7. The plaintiff has come in second appeal. It is argued by learned counsel for the appellant that the patta was in the name of Thakurs of various Thikanas mentioned above and that Sadasukh had been living there only under permission of the said Thikanas and the defendants had no title whatsoever and, therefore, what was paid by the plaintiff under the alleged compromise was without consideration. He relied on Pestonji Manekji Mody v. Bai Meherbai, AIR 1928 Bom 539. Sanaullah v. Kalimullah, AIR 1932 Lah 446 and Gopal Sahai Bichha Lal v. Dhani Ram-Ram-Gopal, AIR 1929 Lah 689. The cases cited are clearly distinguishable.
8. In Pestonji's case. AIR 1928 Bom 539 the defendant was sought to be made liable on a promissory note which had been executed for payment of her husband's time barred debts. The court decided that a promise to pay time-barred debts of a third party was not enforceable as it did not come-within the provisions of Section 25 of the Act. The contention was then raised that the plaintiff gave up. certain rights in consideration of the defendant undertaking to pay the time-barred debts of her husband. The Court observed that if that was so, there would be good consideration, but he had by no means given up a right of any kind whatsoever.
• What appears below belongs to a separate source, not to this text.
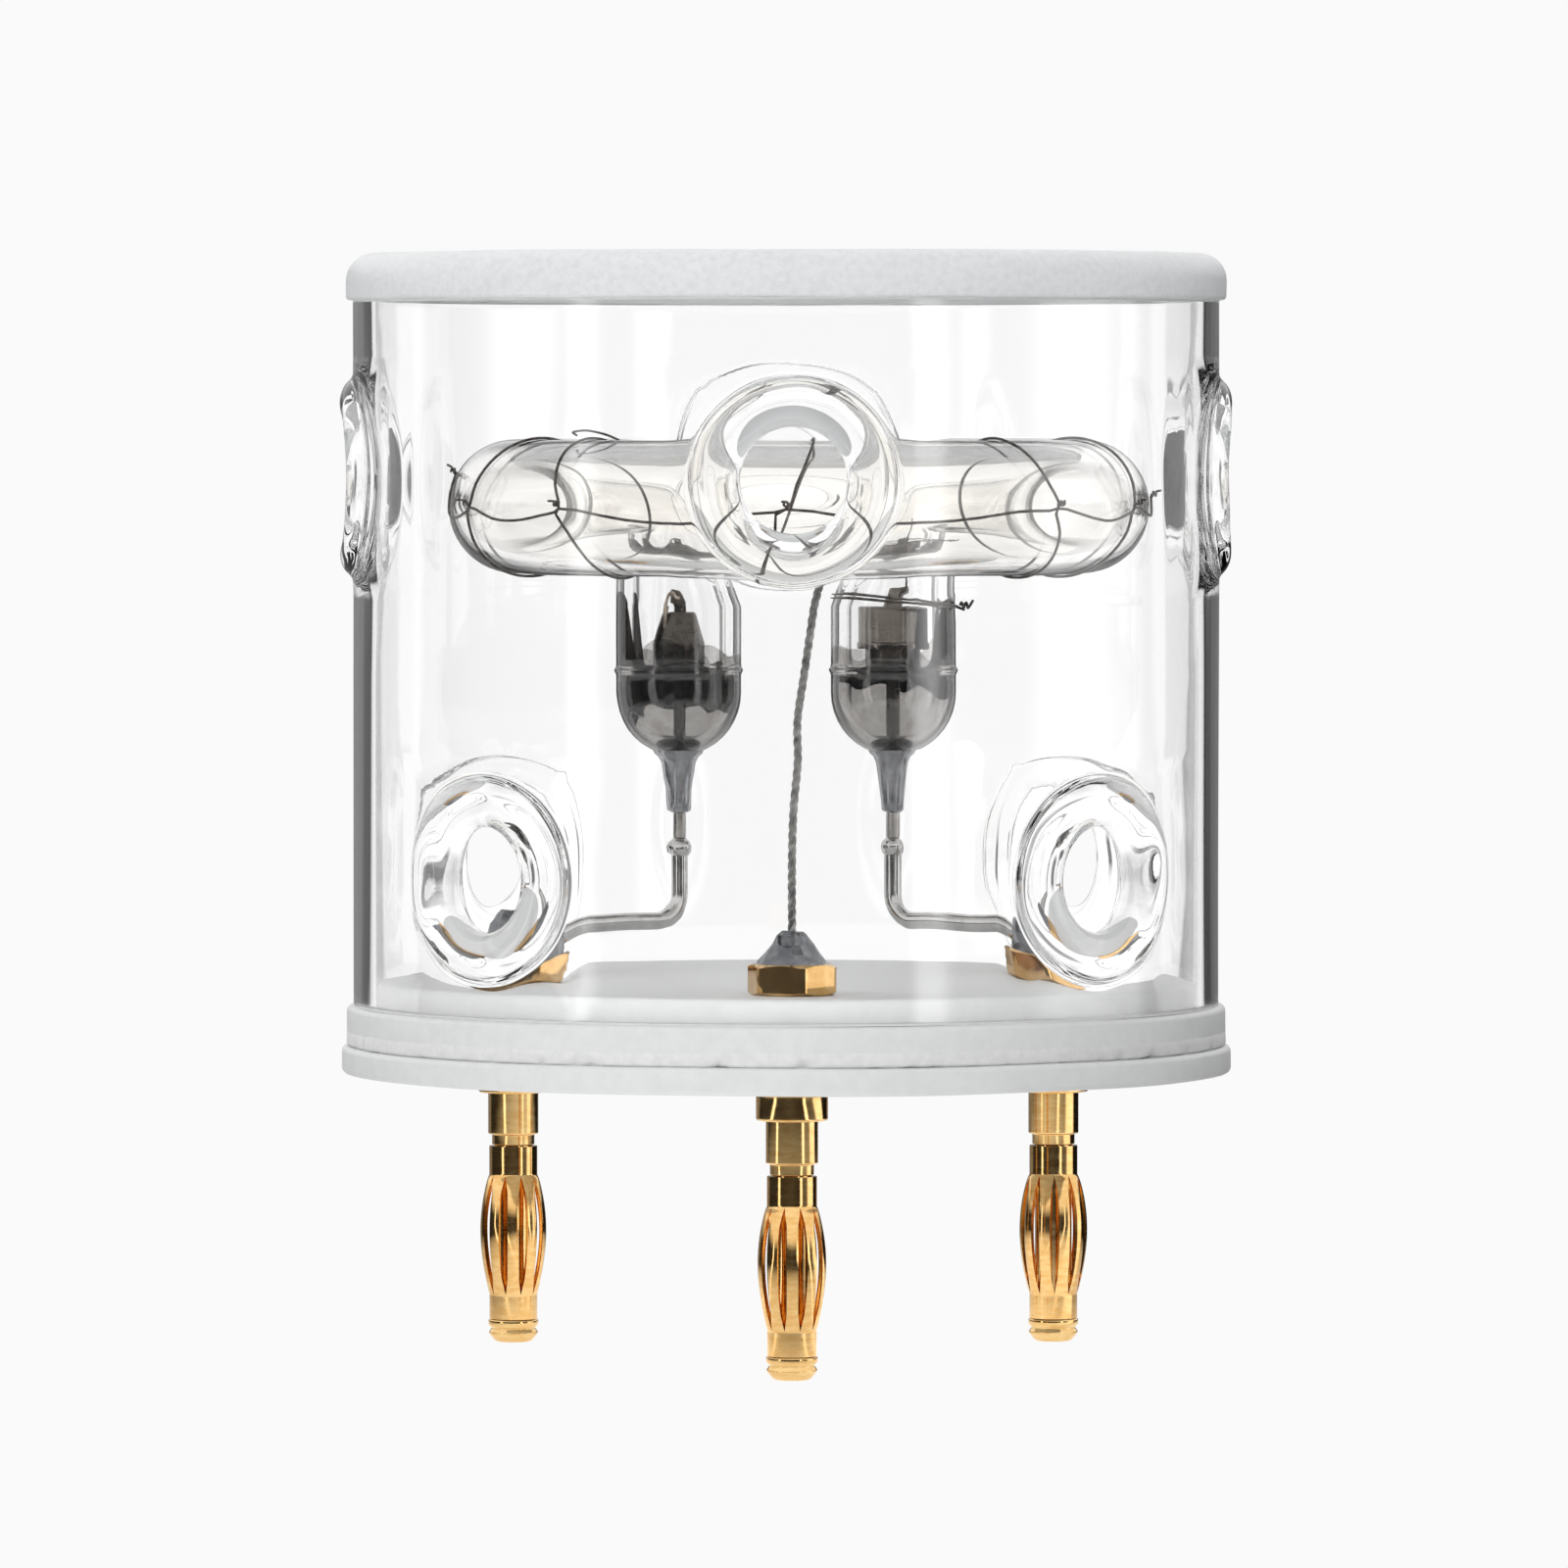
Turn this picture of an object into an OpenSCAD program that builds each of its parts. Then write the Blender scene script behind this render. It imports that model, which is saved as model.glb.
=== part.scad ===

9. In Sanaullah's case, AIR 1932 Lah 446 a complaint was filed by Sanaull.ah against Kalimullah for criminal trespass in respect of a house. By a compromise Kalimullah agreed to surrender halt of the house to his brother Sanaullah. On suit by Sanaullah for possession of half house by partition, it was found that the criminal complaint was false and the giving up of a false complaint could not form a good consideration for an agreement.
10. In Gopal Sahai's case AIR 1929 Lah 689 the agent had settled the transactions of his principal at a fictitious rate and not at the market rate and proposed to institute a suit for recovery of the losses. The defendant agreed to pay a certain amount and in suit for recovery of that amount want of consideration was pleaded. The observation was that forbearance to sue constituted a valid consideration where the plaintiff acted in the bona fide belief that he had a true claim.
11. None of the cases cited are applicable to the facts and circumstances of the present case.
12. While the plaintiff had obtained saledeed from the various Thikanas he was not in possession of tile property and he obtained possession of the Haveli under a compromise for which otherwise he would have had to institute a suit. The fact that Sadasukh had executed the will was not disputed by the plaintiff and, therefore, unless the defendants withdrew their application tor probate, it was certain to have been granted to them. Again whether Sadasukh Had or had not a valid title to the house,, there were good chances of the defendants becoming successful in proceedings under Section 145 Cr. P. C. on the basis of long as well as immediate possession. Sadasukh had again asserted nis own title as owner as far back as 1933 and the evidence of permissive possession had to be appreciated side by side with the assertions and acts of Sadasukh in his life time. The defendants, therefore, certainly relinquished their present rights:
(1) to continue in possession unless evicted in due course of law;
(2) to obtain the probate of the will of Sadasukh and
(3) to carry on the proceedings under Section 145 Cr. P. C., and all these were fully to the advantage of the plaintiff. It is obvious that the plaintiffs were faced with the prospects of a tuff fight and found more advantageous to buy off Jagdambalal and Mangilal.
13. Learned counsel laid great stress on the application for withdrawal of probate and contended that Jagdambalal and Mangilal made an admission in that application that Sadasukh had no right in the property and for that reason, it must be held that there was no bona fide claim which could be the subject of a valid compromise. It may be mentioned that in probate proceedings, there is no necessity for an enquiry whether the person who made a will had any title to the property which he be-queathed.
All that the Court is concerned, is to find out whether the document set up as a will was properly executed by the person when he was in a sound mind and knew the consequence of his act. The very fact that there is a mention in the application of some thing relating to the title of Sadasukh in the property clearly proves the application to be an inspired one. Further, what after all was recorded therein. It is said that 'now we have found that Sadasukh was not the owner of the property'.
The word 'now' has to be taken with reference to the fact that the compromise had already taken place and the money had been received by the defendants. This document cannot be taken to say that at the time when the application for probate was tiled or when the proceedings under Section 145 Cr. P. C. were instituted Jagdambalal and Mangilal were aware of the fact that Sadasukh had no right or interest in the property. The learned District Judge in coming to the conclusion to which he arrived at has referred to a decision in Nathu v. Wali Mahammad, AIR 1933 Lah 121 in which it has been observed that the abandonment of a dispute or doubtful claim is a valid consideration and that it makes no difference, even if the claim is ultimately found to be without foundation as by the execution of the compromise, the party is saved from the prospect of a protracted and uncertain litigation.
14. In my opinion, the facts which have been held proved clearly show that the plaintiff received certain advantages mentioned above by the compromise and the proceedings instituted by Jagdambalal and Mangilal pending in court had good chances of success, but for the compromise. The payment of Rs. 3,200/- to Jagdambalal and Mangilal was obviously not without consideration. The contention that the plaintiff was made to part with the money on account of the threats given by the defendants is not correct for the simple reason that the plaintiff was not even a party to the two proceedings, which were pending in court. They had been launched prior to the plaintiff becoming interested by the purchase of the property from the various Thikanas.
15. There is no force in this appeal and it is dismissed in limine.